#### [What is expected]
How many lines in the listing below include the word "pose"? Answer with the number and nothing else.

#### [Exercise materials]

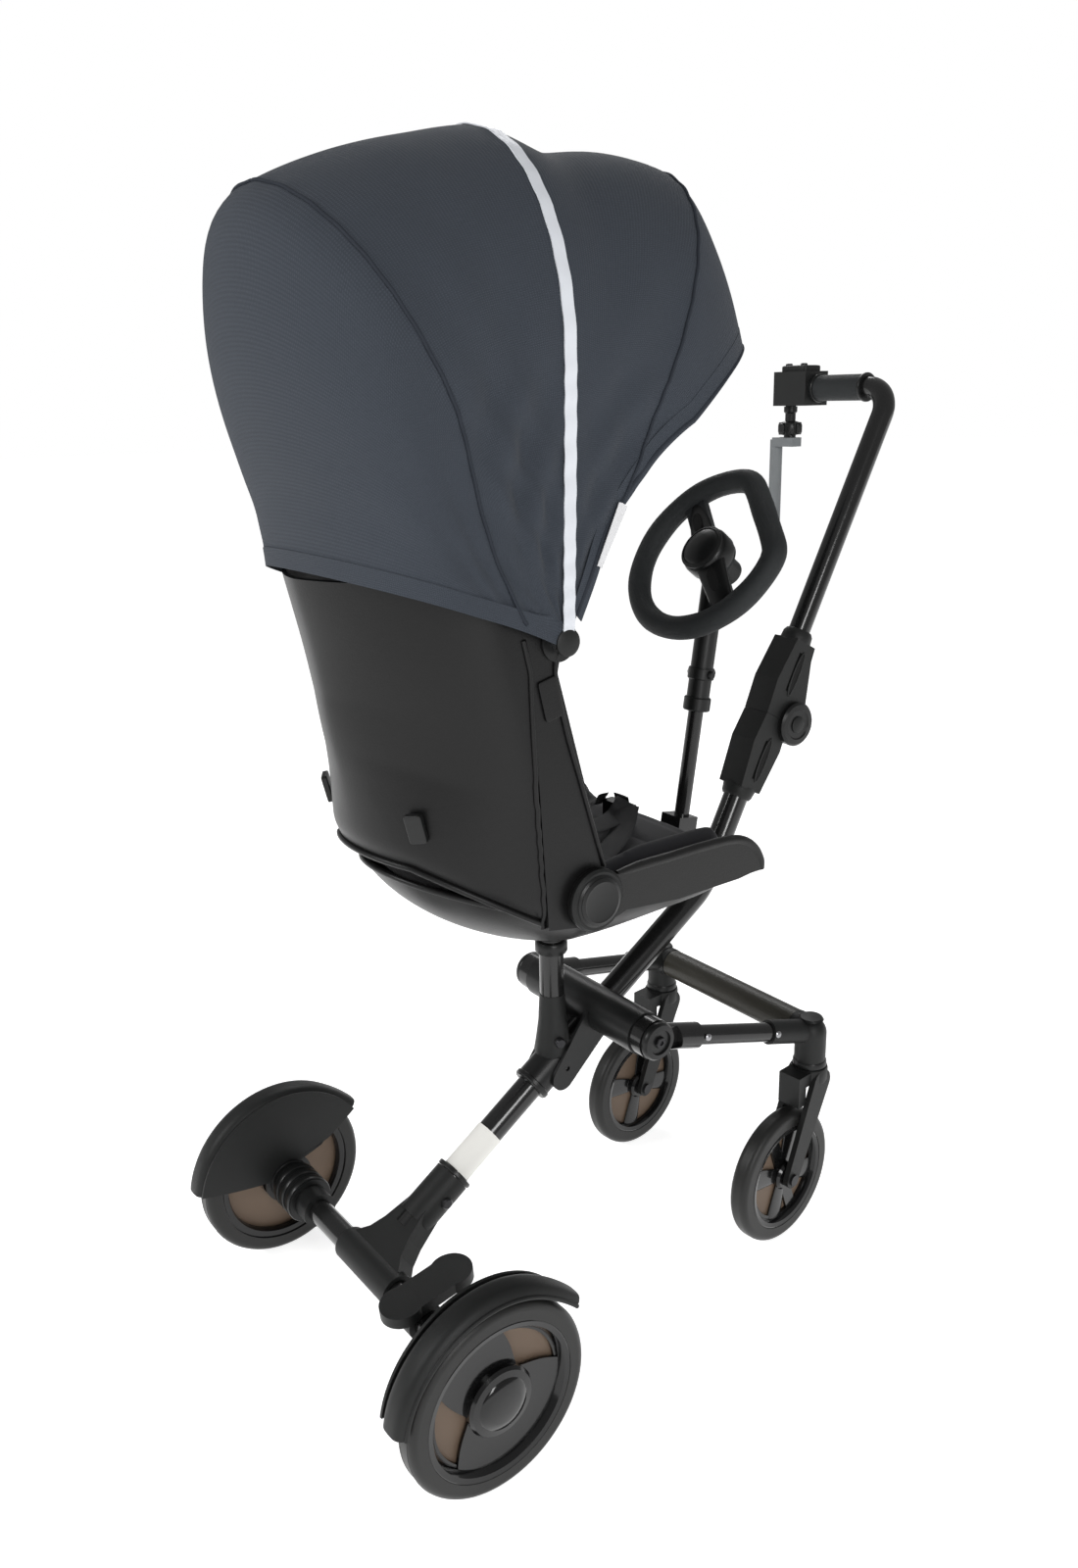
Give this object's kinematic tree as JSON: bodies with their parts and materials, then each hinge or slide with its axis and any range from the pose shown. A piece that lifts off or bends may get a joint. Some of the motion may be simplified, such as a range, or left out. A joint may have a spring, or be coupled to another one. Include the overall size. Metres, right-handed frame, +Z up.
{
  "type": "baby stroller",
  "caption": "Light baby stroller with a folding spine frame, castors, swivelling bucket seat, folding canopy, toy steering wheel and one-hand push bar.",
  "frame": {"origin": "on the floor, under the middle of the whole stroller with its push bar", "axes": "+X across, towards the child-facing left-hand main wheel side; +Y towards the castors and the push bar; +Z up"},
  "size_m": [0.495, 0.936, 1.2447],
  "materials": {
    "frame_tube": "glossy black enamel",
    "casting": "satin moulded",
    "steel": "satin",
    "tyre_rubber": "matt",
    "rim_gloss": "gloss",
    "insert_brown": "satin",
    "label_grey": "matt",
    "bar_leather": "grained",
    "shell_leather": "satin grained",
    "pad_fabric": "woven",
    "webbing": "woven tape",
    "canopy_fabric": "heathered weave",
    "foam": "matt foam",
    "holder_grey": "matt"
  },
  "bodies": {
    "chassis": {"spine_tube": "frame_tube", "axle_yoke": "casting", "axle_tube": "frame_tube", "axle_shaft": "steel", "axle_housing_l": "casting", "axle_housing_r": "casting", "fender_l": "casting", "fender_r": "casting", "spine_sleeve": "casting", "tube_sleeve_label": "label_grey", "seat_post": "frame_tube", "hub_barrel": "casting", "hub_plates": "casting", "hub_pin": "steel", "fold_casting_lower": "casting"},
    "main_wheel_l": {"main_tyre_l": "tyre_rubber", "main_rim_l": "rim_gloss", "main_insert_l": "insert_brown"},
    "main_wheel_r": {"main_tyre_r": "tyre_rubber", "main_rim_r": "rim_gloss", "main_insert_r": "insert_brown"},
    "pedal": {"brake_pedal": "casting"},
    "castor_frame": {"castor_frame_tubes": "frame_tube", "crossbar_cover": "bar_leather", "castor_corners": "casting"},
    "castor_l": {"castor_fork_l": "casting", "castor_pin_l": "steel"},
    "castor_r": {"castor_fork_r": "casting", "castor_pin_r": "steel"},
    "castor_wheel_l": {"castor_tyre_l": "tyre_rubber", "castor_rim_l": "rim_gloss"},
    "castor_wheel_r": {"castor_tyre_r": "tyre_rubber", "castor_rim_r": "rim_gloss"},
    "seat": {"swivel_collar": "casting", "seat_tub": "casting", "seat_cushion": "pad_fabric", "seat_arms": "casting", "recline_caps": "casting", "harness_buckle": "casting", "steer_stem": "frame_tube"},
    "backrest": {"back_shell": "shell_leather", "back_flanges": "shell_leather", "back_cushion": "pad_fabric", "shoulder_straps": "webbing", "canopy_clamps": "casting", "canopy_rear": "canopy_fabric"},
    "bow_rear": {"rear_bow": "steel"},
    "bow_middle": {"middle_bow": "steel", "canopy_middle": "canopy_fabric"},
    "bow_front": {"front_bow": "steel", "canopy_front": "canopy_fabric"},
    "toy_post": {"steer_sleeve": "casting"},
    "toy_button": {"steer_button": "casting"},
    "toy_wheel": {"steering_wheel": "foam"},
    "handle": {"fold_casting_upper": "casting", "handle_pole": "frame_tube", "handle_grip": "foam", "umbrella_clamp": "casting"},
    "fold_lock": {"fold_button": "casting"},
    "holder": {"umbrella_tube": "holder_grey"}
  },
  "joints": [
    {"name": "main_wheel_l_spin", "type": "hinge", "parent": "chassis", "child": "main_wheel_l", "pos_m": [0.228, -0.35574, 0.1], "axis": [1, 0, 0], "continuous": true},
    {"name": "main_wheel_r_spin", "type": "hinge", "parent": "chassis", "child": "main_wheel_r", "pos_m": [-0.228, -0.35574, 0.1], "axis": [1, 0, 0], "continuous": true},
    {"name": "brake_pedal_rock", "type": "hinge", "parent": "chassis", "child": "pedal", "pos_m": [0.092, -0.35574, 0.1], "axis": [1, 0, 0], "range_deg": [-10, 0]},
    {"name": "castor_frame_fold", "type": "hinge", "parent": "chassis", "child": "castor_frame", "pos_m": [0, -0.04874, 0.318], "axis": [1, 0, 0], "range_deg": [-70, 0]},
    {"name": "castor_l_swivel", "type": "hinge", "parent": "castor_frame", "child": "castor_l", "pos_m": [0.134, 0.18726, 0.214], "axis": [0, 0, 1], "continuous": true},
    {"name": "castor_r_swivel", "type": "hinge", "parent": "castor_frame", "child": "castor_r", "pos_m": [-0.134, 0.18726, 0.214], "axis": [0, 0, 1], "continuous": true},
    {"name": "castor_l_spin", "type": "hinge", "parent": "castor_l", "child": "castor_wheel_l", "pos_m": [0.13908, 0.1345, 0.084], "axis": [0.9954, 0.0958, 0], "continuous": true},
    {"name": "castor_r_spin", "type": "hinge", "parent": "castor_r", "child": "castor_wheel_r", "pos_m": [-0.12892, 0.1345, 0.084], "axis": [0.9954, 0.0958, 0], "continuous": true},
    {"name": "seat_swivel", "type": "hinge", "parent": "chassis", "child": "seat", "pos_m": [0, -0.10574, 0.404], "axis": [0, 0, 1], "range_deg": [-180, 0]},
    {"name": "back_recline", "type": "hinge", "parent": "seat", "child": "backrest", "pos_m": [0, -0.16474, 0.529], "axis": [1, 0, 0], "range_deg": [0, 35]},
    {"name": "canopy_rear_fold", "type": "hinge", "parent": "backrest", "child": "bow_rear", "pos_m": [0, -0.20174, 0.792], "axis": [1, 0, 0], "range_deg": [0, 36], "deforming": ["canopy_rear"]},
    {"name": "canopy_middle_fold", "type": "hinge", "parent": "bow_rear", "child": "bow_middle", "pos_m": [0, -0.20174, 0.792], "axis": [1, 0, 0], "range_deg": [0, 20], "deforming": ["canopy_middle"]},
    {"name": "canopy_front_fold", "type": "hinge", "parent": "bow_middle", "child": "bow_front", "pos_m": [0, -0.20174, 0.792], "axis": [1, 0, 0], "range_deg": [0, 20], "deforming": ["canopy_front"]},
    {"name": "toy_post_height", "type": "slide", "parent": "seat", "child": "toy_post", "axis": [0, 0.165, 0.9863], "range_m": [0, 0.04]},
    {"name": "toy_button_press", "type": "slide", "parent": "toy_post", "child": "toy_button", "axis": [0, -0.9863, 0.165], "range_m": [0, 0.003], "stiffness_N_per_m": 300, "springref_m": -0.001},
    {"name": "toy_wheel_turn", "type": "hinge", "parent": "toy_post", "child": "toy_wheel", "pos_m": [0, 0.13026, 0.8296], "axis": [0, -0.7976, 0.6032], "continuous": true},
    {"name": "handle_fold", "type": "hinge", "parent": "chassis", "child": "handle", "pos_m": [0, 0.26326, 0.609], "axis": [1, 0, 0], "range_deg": [-150, 0]},
    {"name": "fold_button_press", "type": "slide", "parent": "handle", "child": "fold_lock", "axis": [-1, 0, 0], "range_m": [0, 0.003], "stiffness_N_per_m": 300, "springref_m": -0.001},
    {"name": "umbrella_holder_swivel", "type": "hinge", "parent": "handle", "child": "holder", "pos_m": [-0.168, 0.44601, 0.94], "axis": [0, 0, 1], "range_deg": [-90, 90]}
  ],
  "couplings": [
    {"joint": "canopy_middle_fold", "follows": "canopy_rear_fold", "ratio": 0.55556},
    {"joint": "canopy_front_fold", "follows": "canopy_rear_fold", "ratio": 0.55556}
  ]
}
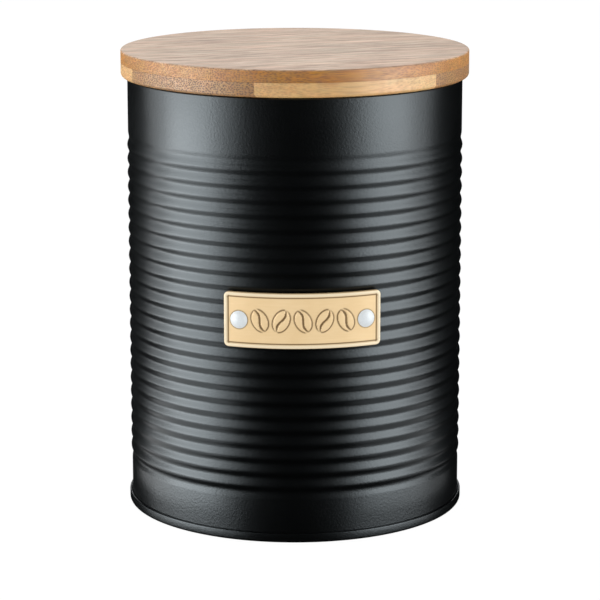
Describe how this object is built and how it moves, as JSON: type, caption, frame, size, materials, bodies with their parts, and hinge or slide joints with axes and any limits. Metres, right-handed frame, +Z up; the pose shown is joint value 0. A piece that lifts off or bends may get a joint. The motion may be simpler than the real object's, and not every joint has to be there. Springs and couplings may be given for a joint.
{
  "type": "coffee tin",
  "caption": "Round ribbed steel coffee canister in satin black with a riveted brass label plate and a flat laminated bamboo lid that plugs into the mouth on a silicone seal.",
  "frame": {"origin": "centre of the footprint, on the surface that the tin stands on", "axes": "+Z up along the tin's axis; the label plate faces -Y; +X to the right when facing the label"},
  "size_m": [0.115, 0.115, 0.153],
  "materials": {
    "black_enamel": "satin black coating, fine orange peel",
    "brass": "pale, lightly polished, embossed",
    "rivet_metal": "bright satin",
    "bamboo_top": "sanded and lightly oiled, fine fibres along the grain",
    "bamboo_lower": "sanded and lightly oiled, caramel tone",
    "bamboo_plug": "sanded",
    "silicone": "translucent, satin"
  },
  "bodies": {
    "tin": {"tin_wall": "black_enamel", "base_panel": "black_enamel", "label_plate": "brass", "rivet_left": "rivet_metal", "rivet_right": "rivet_metal"},
    "seal": {"lid_seal": "silicone"},
    "lid": {"top_strip_1": "bamboo_top", "top_strip_2": "bamboo_top", "top_strip_3": "bamboo_top", "top_strip_4": "bamboo_top", "top_strip_5": "bamboo_top", "top_strip_6": "bamboo_top", "lower_strip_1": "bamboo_lower", "lower_strip_2": "bamboo_lower", "lower_strip_3": "bamboo_lower", "lower_strip_4": "bamboo_lower", "lower_strip_5": "bamboo_lower", "lower_strip_6": "bamboo_lower", "plug_upper_strip_1": "bamboo_plug", "plug_upper_strip_2": "bamboo_plug", "plug_upper_strip_3": "bamboo_plug", "plug_upper_strip_4": "bamboo_plug", "plug_upper_strip_5": "bamboo_plug", "plug_lower_strip_1": "bamboo_plug", "plug_lower_strip_2": "bamboo_plug", "plug_lower_strip_3": "bamboo_plug", "plug_lower_strip_4": "bamboo_plug", "plug_lower_strip_5": "bamboo_plug"}
  },
  "joints": [
    {"name": "lid_lift", "type": "slide", "parent": "tin", "child": "seal", "axis": [0, 0, 1], "range_m": [0, 0.1]},
    {"name": "lid_turn", "type": "hinge", "parent": "seal", "child": "lid", "pos_m": [0, 0, 0.1389], "axis": [0, 0, 1], "continuous": true}
  ]
}
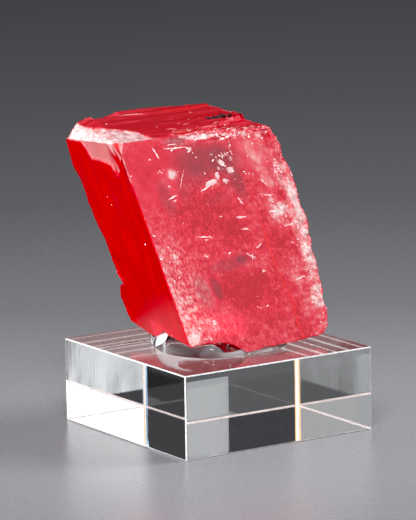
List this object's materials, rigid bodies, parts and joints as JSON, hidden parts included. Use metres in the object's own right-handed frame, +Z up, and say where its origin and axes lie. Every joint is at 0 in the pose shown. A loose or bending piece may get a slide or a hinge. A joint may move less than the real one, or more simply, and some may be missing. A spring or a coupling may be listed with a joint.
{
  "type": "rhodochrosite mineral specimen on clear display block",
  "caption": "Deep red translucent rhombohedral rhodochrosite cleavage block held by a pad of clear mounting gel on a square clear acrylic display block.",
  "frame": {"origin": "centre of the acrylic block's underside", "axes": "+X along the block's front side, +Y to its back, +Z up; the crystal leans to -X over the block"},
  "size_m": [0.0532, 0.053, 0.0696],
  "materials": {
    "clear_acrylic": "polished clear acrylic with saw-marked sides",
    "clear_gel": "clear, softly glossy gel",
    "rhodochrosite": "vitreous cleavage faces, frosted front, whitish fresh breaks"
  },
  "bodies": {
    "root": {"acrylic_block": "clear_acrylic", "mounting_gel": "clear_gel", "rhodochrosite_crystal": "rhodochrosite"}
  },
  "joints": []
}
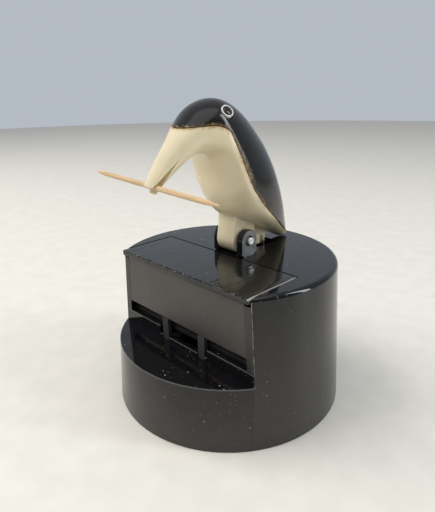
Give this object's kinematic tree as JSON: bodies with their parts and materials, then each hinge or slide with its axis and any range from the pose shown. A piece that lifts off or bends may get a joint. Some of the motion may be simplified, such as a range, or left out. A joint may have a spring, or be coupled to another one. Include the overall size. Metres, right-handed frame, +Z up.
{
  "type": "pecking bird toothpick dispenser",
  "caption": "Round black toothpick box with a stepped front tray and a hinged penguin-like bird that pecks a toothpick from a slot when pushed down.",
  "frame": {"origin": "on the round base's axis, at table level", "axes": "+Z up, the bird and the tray face -Y, the hinge pin lies along X"},
  "size_m": [0.092, 0.092, 0.1167],
  "materials": {
    "black_gloss_plastic": "polished, lightly scratched",
    "black_satin_plastic": "satin, worn along the front edge",
    "black_inner_plastic": "as moulded",
    "cream_plastic": "gloss, slightly yellowed",
    "white_plastic": "gloss",
    "bright_steel": "bright plated",
    "birch_wood": "bare birch"
  },
  "bodies": {
    "base": {"bottom_cover": "black_inner_plastic", "bracket_screw_left": "bright_steel", "bracket_screw_right": "bright_steel", "cover_screw_1": "bright_steel", "cover_screw_2": "bright_steel", "cover_screw_3": "bright_steel", "drum_housing": "black_gloss_plastic", "front_fascia": "black_satin_plastic", "hinge_bracket": "black_gloss_plastic", "hinge_pin": "bright_steel", "hopper": "black_inner_plastic", "hopper_lid": "black_satin_plastic", "hopper_screw_left": "bright_steel", "hopper_screw_right": "bright_steel", "return_spring": "bright_steel", "rocker_shaft": "bright_steel", "shaft_bush_left": "white_plastic", "shaft_bush_right": "white_plastic", "toothpick_01": "birch_wood", "toothpick_02": "birch_wood", "toothpick_03": "birch_wood", "toothpick_04": "birch_wood", "toothpick_05": "birch_wood", "toothpick_06": "birch_wood", "toothpick_07": "birch_wood", "toothpick_08": "birch_wood", "toothpick_09": "birch_wood", "toothpick_10": "birch_wood", "toothpick_11": "birch_wood", "toothpick_12": "birch_wood"},
    "bird": {"beak_toothpick": "birch_wood", "bird_back_shell": "black_gloss_plastic", "bird_front_shell": "cream_plastic", "eye_bead_left": "black_gloss_plastic", "eye_bead_right": "black_gloss_plastic", "eye_ring_left": "white_plastic", "eye_ring_right": "white_plastic"},
    "link": {"pull_link": "bright_steel"},
    "rocker": {"feed_rocker": "cream_plastic"}
  },
  "joints": [
    {"name": "bird_tilt", "type": "hinge", "parent": "base", "child": "bird", "pos_m": [0, 0.0046, 0.0635], "axis": [1, 0, 0], "range_deg": [0, 77], "stiffness_Nm_per_rad": 0.006, "springref_deg": -34.38, "deforming": ["return_spring"]},
    {"name": "rocker_swing", "type": "hinge", "parent": "base", "child": "rocker", "pos_m": [0, -0.008, 0.032], "axis": [1, 0, 0], "range_deg": [0, 36]},
    {"name": "link_swing", "type": "hinge", "parent": "bird", "child": "link", "pos_m": [0, 0.0193, 0.06], "axis": [1, 0, 0], "range_deg": [-66, 0]}
  ],
  "couplings": [
    {"joint": "rocker_swing", "follows": "bird_tilt", "ratio": 0.4458},
    {"joint": "link_swing", "follows": "bird_tilt", "ratio": -0.8132}
  ]
}
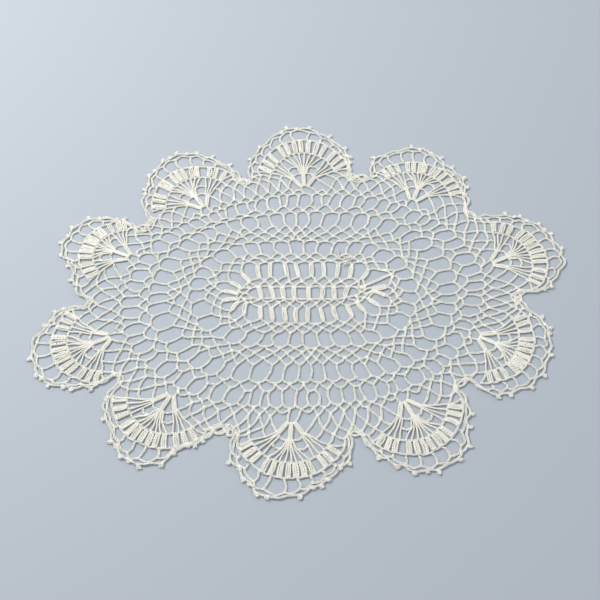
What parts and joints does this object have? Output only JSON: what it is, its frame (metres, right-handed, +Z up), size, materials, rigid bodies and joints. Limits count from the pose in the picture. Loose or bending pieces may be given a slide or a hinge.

#### [Output for this exercise]
5